> Instructions for the task
Copy the data exactly from the line that contains "on the axis" through the line that contains "imported = [obj", keeping both end lines and leaving out everything else.

** begin Data excerpt **

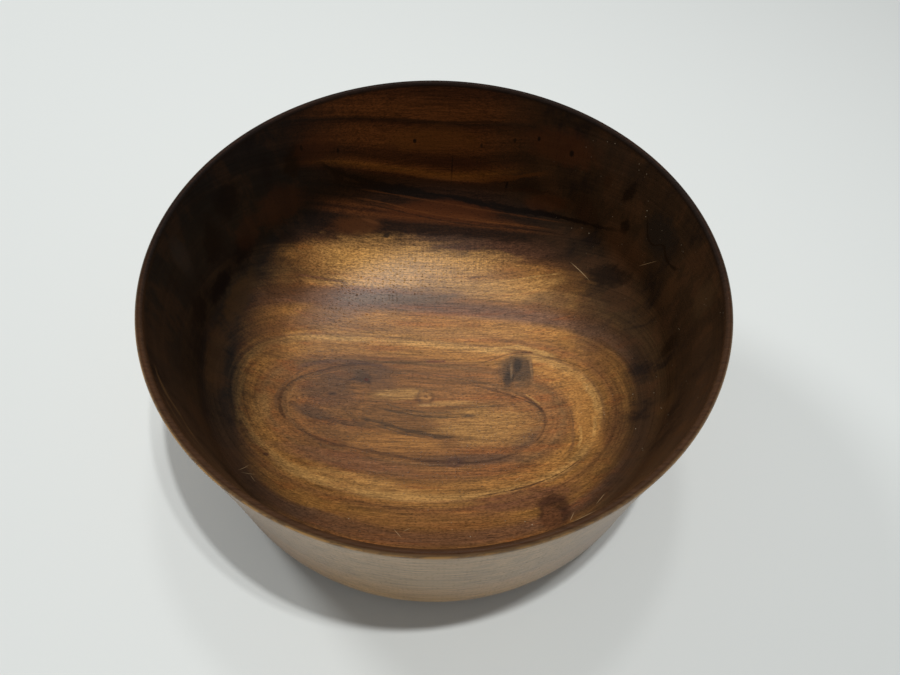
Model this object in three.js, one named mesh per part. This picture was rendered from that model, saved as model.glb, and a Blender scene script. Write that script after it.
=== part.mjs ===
// A deep wooden bowl, turned on a lathe from one blank: nearly straight sides, a thin rounded lip,
// a soft corner inside and out, and a low foot with a shallow recess.
// Units are millimetres. +Z is up, and the origin is the middle of the foot, on the surface it stands on.

import * as THREE from 'three';

// Overall size
const RIM_RADIUS = 150; // to the outermost edge of the lip
const HEIGHT = 128; // from the table to the top of the lip

// Lip and wall
const LIP_THICKNESS = 4; // its edge is a full half round
const WALL_THICKNESS = 7; // measured level, where the inner wall ends and the inside starts to curve
const BELLY_RADIUS = 143; // outside of the wall, at its bottom
const BELLY_HEIGHT = 18.5; // where the wall ends and the heel starts to turn in
const WALL_FLARE = 0.8; // how far the wall bows inwards from a straight line, so that it opens to the lip

// Heel, the outer corner between the wall and the foot
const UNDERSIDE_SLOPE = 12; // degrees that the underside climbs as it leaves the foot

// Foot and the recess inside it
const FOOT_RADIUS = 104;
const FOOT_HEIGHT = 3;
const FOOT_COVE = 2; // radius of the hollow where the foot meets the underside
const FOOT_EDGE = 0.8; // radius of the foot's eased outer edge
const RECESS_RADIUS = 91;
const RECESS_DEPTH = 2.5;
const RECESS_COVE = 2; // radius of the recess's corner

// Inside
const FLOOR_HEIGHT = 14; // top of the floor at the middle, above the table
const CORNER_TOP = 60; // height at which the inner wall ends and the inside starts to curve
const WALL_PULL = 0.65; // how strongly the curve keeps to the wall at first, 0 to 1
const FLOOR_PULL = 0.57; // how strongly it keeps level as it reaches the middle, 0 to 1

// Fineness of the surface
const TURN_STEPS = 80; // facets round the bowl
const SMALL_STEPS = 3; // along each eased edge and cove
const HEEL_STEPS = 8;
const WALL_STEPS = 5;
const LIP_STEPS = 6;
const FLOOR_STEPS = 16; // from the wall down to the middle of the floor

// Finish: dark hardwood under satin oil
const WOOD_BROWN = 0x6b4426;
const WOOD_ROUGHNESS = 0.35;

// Sizes that follow
const LIP_RADIUS = LIP_THICKNESS / 2;
const LIP_BASE = HEIGHT - LIP_RADIUS; // height at which the half round starts
const CORNER_SHARE = (CORNER_TOP - BELLY_HEIGHT) / (LIP_BASE - BELLY_HEIGHT); // how far up the outer wall that is
const ROUND = 0.5523; // handle length of a Bezier quarter that passes for a quarter circle

// A point of the profile: its distance from the axis and its height
const at = (radius, height) => new THREE.Vector2(radius, height);

// Wall line between two points, bowed towards the axis in the middle
function wallCurve(from, to) {
  const middle = from.clone().add(to).multiplyScalar(0.5);
  middle.x -= 2 * WALL_FLARE;
  return new THREE.QuadraticBezierCurve(from, middle, to);
}

// Outer wall, from the belly up to the lip
function outerWall() {
  return wallCurve(at(BELLY_RADIUS, BELLY_HEIGHT), at(RIM_RADIUS, LIP_BASE));
}

// Rounded corner that leaves and reaches its ends in the given directions
function cornerCurve(from, leaving, to, reaching) {
  const across = Math.abs(to.x - from.x);
  const up = Math.abs(to.y - from.y);
  const first = leaving.clone().normalize().multiplyScalar(ROUND * across);
  const second = reaching.clone().normalize().multiplyScalar(ROUND * up);
  return new THREE.CubicBezierCurve(from, from.clone().add(first), to.clone().sub(second), to);
}

// Recess, foot ring and the cove above it, from the axis outwards
function footCurves() {
  const recessTop = at(0, RECESS_DEPTH);
  const recessEdge = at(RECESS_RADIUS - RECESS_COVE, RECESS_DEPTH);
  const ringInside = at(RECESS_RADIUS, RECESS_DEPTH - RECESS_COVE);
  const ringInsideFoot = at(RECESS_RADIUS, 0);
  const ringOutside = at(FOOT_RADIUS - FOOT_EDGE, 0);
  const footSide = at(FOOT_RADIUS, FOOT_EDGE);
  const coveStart = at(FOOT_RADIUS, FOOT_HEIGHT - FOOT_COVE);
  const coveEnd = at(FOOT_RADIUS + FOOT_COVE, FOOT_HEIGHT);
  return [
    [new THREE.LineCurve(recessTop, recessEdge), 1],
    [new THREE.QuadraticBezierCurve(recessEdge, at(RECESS_RADIUS, RECESS_DEPTH), ringInside), SMALL_STEPS],
    [new THREE.LineCurve(ringInside, ringInsideFoot), 1],
    [new THREE.LineCurve(ringInsideFoot, ringOutside), 1],
    [new THREE.QuadraticBezierCurve(ringOutside, at(FOOT_RADIUS, 0), footSide), SMALL_STEPS],
    [new THREE.LineCurve(footSide, coveStart), 1],
    [new THREE.QuadraticBezierCurve(coveStart, at(FOOT_RADIUS, FOOT_HEIGHT), coveEnd), SMALL_STEPS],
  ];
}

// Heel and outer wall, from the foot up to the lip
function outsideCurves() {
  const wall = outerWall();
  const slope = THREE.MathUtils.degToRad(UNDERSIDE_SLOPE);
  const leaving = at(Math.cos(slope), Math.sin(slope));
  const heel = cornerCurve(at(FOOT_RADIUS + FOOT_COVE, FOOT_HEIGHT), leaving, wall.v0, wall.getTangent(0));
  return [
    [heel, HEEL_STEPS],
    [wall, WALL_STEPS],
  ];
}

// Half round over the lip, from the outside to the inside
function lipCurves() {
  const half = new THREE.EllipseCurve(RIM_RADIUS - LIP_RADIUS, LIP_BASE, LIP_RADIUS, LIP_RADIUS, 0, Math.PI);
  return [[half, LIP_STEPS]];
}

// Inner wall from the lip down, then one curve that makes the rounded corner and the dished floor
function insideCurves() {
  const corner = at(outerWall().getPoint(CORNER_SHARE).x - WALL_THICKNESS, CORNER_TOP);
  const middle = at(0, FLOOR_HEIGHT);
  const wall = wallCurve(at(RIM_RADIUS - LIP_THICKNESS, LIP_BASE), corner);
  const down = wall.getTangent(1).multiplyScalar(WALL_PULL * (CORNER_TOP - FLOOR_HEIGHT));
  const level = at(FLOOR_PULL * corner.x, FLOOR_HEIGHT);
  const floor = new THREE.CubicBezierCurve(corner, corner.clone().add(down), level, middle);
  return [
    [wall, WALL_STEPS],
    [floor, FLOOR_STEPS],
  ];
}

// The whole profile as one line of points that starts and ends on the axis
function profilePoints() {
  const curves = [...footCurves(), ...outsideCurves(), ...lipCurves(), ...insideCurves()];
  const points = [at(0, RECESS_DEPTH)];
  for (const [curve, steps] of curves) {
    points.push(...curve.getPoints(steps).slice(1));
  }
  return points;
}

// The bowl: the profile turned once round the axis, stood upright
function makeBowl() {
  const wood = new THREE.MeshStandardMaterial({ color: WOOD_BROWN, roughness: WOOD_ROUGHNESS, metalness: 0 });
  const bowl = new THREE.Mesh(new THREE.LatheGeometry(profilePoints(), TURN_STEPS), wood);
  bowl.name = 'bowl';
  bowl.rotation.x = Math.PI / 2; // the lathe's own axis is Y
  return bowl;
}

const object = new THREE.Group();
object.add(makeBowl());

export default object;
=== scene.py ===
# %% [markdown]
# # A turned wooden bowl
#
# This lesson dresses a plain CAD bowl as the real one: a deep bowl, 300 mm across and 128 mm high, turned on a
# lathe from one blank of dark figured hardwood and rubbed with a satin oil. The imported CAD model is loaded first
# and stays as it is. Everything made here is in metres, in the same place as the CAD.

import math

import bpy
from mathutils import Matrix, Vector
from mathutils.geometry import interpolate_bezier


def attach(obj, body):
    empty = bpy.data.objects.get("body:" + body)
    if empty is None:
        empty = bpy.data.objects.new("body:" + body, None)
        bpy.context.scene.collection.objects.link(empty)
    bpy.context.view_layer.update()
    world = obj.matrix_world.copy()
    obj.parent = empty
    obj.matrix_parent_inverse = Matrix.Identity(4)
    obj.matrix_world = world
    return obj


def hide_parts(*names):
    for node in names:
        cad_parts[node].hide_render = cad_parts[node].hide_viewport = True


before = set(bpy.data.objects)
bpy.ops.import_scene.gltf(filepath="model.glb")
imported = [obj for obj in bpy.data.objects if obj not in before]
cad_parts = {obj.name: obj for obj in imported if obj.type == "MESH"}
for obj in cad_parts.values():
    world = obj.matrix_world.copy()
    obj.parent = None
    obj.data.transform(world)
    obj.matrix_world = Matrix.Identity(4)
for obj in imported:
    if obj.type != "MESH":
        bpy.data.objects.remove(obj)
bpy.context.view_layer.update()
bpy.ops.object.select_all(action="DESELECT")
print("CAD nodes:", sorted(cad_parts))

# %% [markdown]
# ## The sizes
#
# A turned bowl is one closed line swept round an axis. These are the sizes of that line, in metres: heights are
# above the table and radii are from the axis. They are the CAD model's own, so the finer bowl fits it exactly.

# %% Sizes of the profile
RIM_RADIUS = 0.150
HEIGHT = 0.128
LIP_THICKNESS = 0.004
WALL_THICKNESS = 0.007
BELLY_RADIUS = 0.143
BELLY_HEIGHT = 0.0185
WALL_FLARE = 0.0008
UNDERSIDE_SLOPE = math.radians(12)
FOOT_RADIUS = 0.104
FOOT_HEIGHT = 0.003
FOOT_COVE = 0.002
FOOT_EDGE = 0.0008
RECESS_RADIUS = 0.091
RECESS_DEPTH = 0.0025
RECESS_COVE = 0.002
FLOOR_HEIGHT = 0.014
CORNER_TOP = 0.060
WALL_PULL = 0.65
FLOOR_PULL = 0.57
ROUND = 0.5523  # handle length at which a Bezier quarter passes for a quarter circle

lip_radius = LIP_THICKNESS / 2
lip_base = HEIGHT - lip_radius
print(f"wall {1000 * WALL_THICKNESS:.1f} mm thick low down, {1000 * LIP_THICKNESS:.1f} mm at the lip")


# %% [markdown]
# ## The profile
#
# On the lathe a gouge follows this line. Straight runs need only their ends. Each curve is a Bezier with two
# handles, and its points are spaced closely where it bends tightly, because the eye finds a faceted lip at once.


# %% Helpers for points of the profile
def at(radius, height):
    return Vector((radius, 0, height))


def curve(start, handle, other_handle, end, steps):
    """Points along a Bezier curve, without its first point."""
    return interpolate_bezier(start, handle, other_handle, end, steps + 1)[1:]


def eased(start, corner, end, steps):
    """Points round a corner, from start to end."""
    return curve(start, start.lerp(corner, ROUND), end.lerp(corner, ROUND), end, steps)


def wall_line(start, end, steps):
    """Points along a wall that bows slightly towards the axis."""
    middle = (start + end) / 2 - at(2 * WALL_FLARE, 0)
    return curve(start, start.lerp(middle, 2 / 3), end.lerp(middle, 2 / 3), end, steps)


# %% Foot, heel and outer wall
belly = at(BELLY_RADIUS, BELLY_HEIGHT)
rim = at(RIM_RADIUS, lip_base)
cove_end = at(FOOT_RADIUS + FOOT_COVE, FOOT_HEIGHT)
profile = [at(0, RECESS_DEPTH), at(RECESS_RADIUS - RECESS_COVE, RECESS_DEPTH)]
profile += eased(profile[-1], at(RECESS_RADIUS, RECESS_DEPTH), at(RECESS_RADIUS, RECESS_DEPTH - RECESS_COVE), 5)
profile += [at(RECESS_RADIUS, 0), at(FOOT_RADIUS - FOOT_EDGE, 0)]
profile += eased(profile[-1], at(FOOT_RADIUS, 0), at(FOOT_RADIUS, FOOT_EDGE), 4)
profile += [at(FOOT_RADIUS, FOOT_HEIGHT - FOOT_COVE)]
profile += eased(profile[-1], at(FOOT_RADIUS, FOOT_HEIGHT), cove_end, 5)
leaving = at(math.cos(UNDERSIDE_SLOPE), math.sin(UNDERSIDE_SLOPE)) * ROUND * (BELLY_RADIUS - cove_end.x)
reaching = (rim - belly - at(4 * WALL_FLARE, 0)).normalized() * ROUND * (BELLY_HEIGHT - FOOT_HEIGHT)
profile += curve(cove_end, cove_end + leaving, belly - reaching, belly, 16)
profile += wall_line(belly, rim, 18)
print(len(profile), "points up to the lip")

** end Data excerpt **

> Written answer
// The whole profile as one line of points that starts and ends on the axis
function profilePoints() {
  const curves = [...footCurves(), ...outsideCurves(), ...lipCurves(), ...insideCurves()];
  const points = [at(0, RECESS_DEPTH)];
  for (const [curve, steps] of curves) {
    points.push(...curve.getPoints(steps).slice(1));
  }
  return points;
}

// The bowl: the profile turned once round the axis, stood upright
function makeBowl() {
  const wood = new THREE.MeshStandardMaterial({ color: WOOD_BROWN, roughness: WOOD_ROUGHNESS, metalness: 0 });
  const bowl = new THREE.Mesh(new THREE.LatheGeometry(profilePoints(), TURN_STEPS), wood);
  bowl.name = 'bowl';
  bowl.rotation.x = Math.PI / 2; // the lathe's own axis is Y
  return bowl;
}

const object = new THREE.Group();
object.add(makeBowl());

export default object;
=== scene.py ===
# %% [markdown]
# # A turned wooden bowl
#
# This lesson dresses a plain CAD bowl as the real one: a deep bowl, 300 mm across and 128 mm high, turned on a
# lathe from one blank of dark figured hardwood and rubbed with a satin oil. The imported CAD model is loaded first
# and stays as it is. Everything made here is in metres, in the same place as the CAD.

import math

import bpy
from mathutils import Matrix, Vector
from mathutils.geometry import interpolate_bezier


def attach(obj, body):
    empty = bpy.data.objects.get("body:" + body)
    if empty is None:
        empty = bpy.data.objects.new("body:" + body, None)
        bpy.context.scene.collection.objects.link(empty)
    bpy.context.view_layer.update()
    world = obj.matrix_world.copy()
    obj.parent = empty
    obj.matrix_parent_inverse = Matrix.Identity(4)
    obj.matrix_world = world
    return obj


def hide_parts(*names):
    for node in names:
        cad_parts[node].hide_render = cad_parts[node].hide_viewport = True


before = set(bpy.data.objects)
bpy.ops.import_scene.gltf(filepath="model.glb")
imported = [obj for obj in bpy.data.objects if obj not in before]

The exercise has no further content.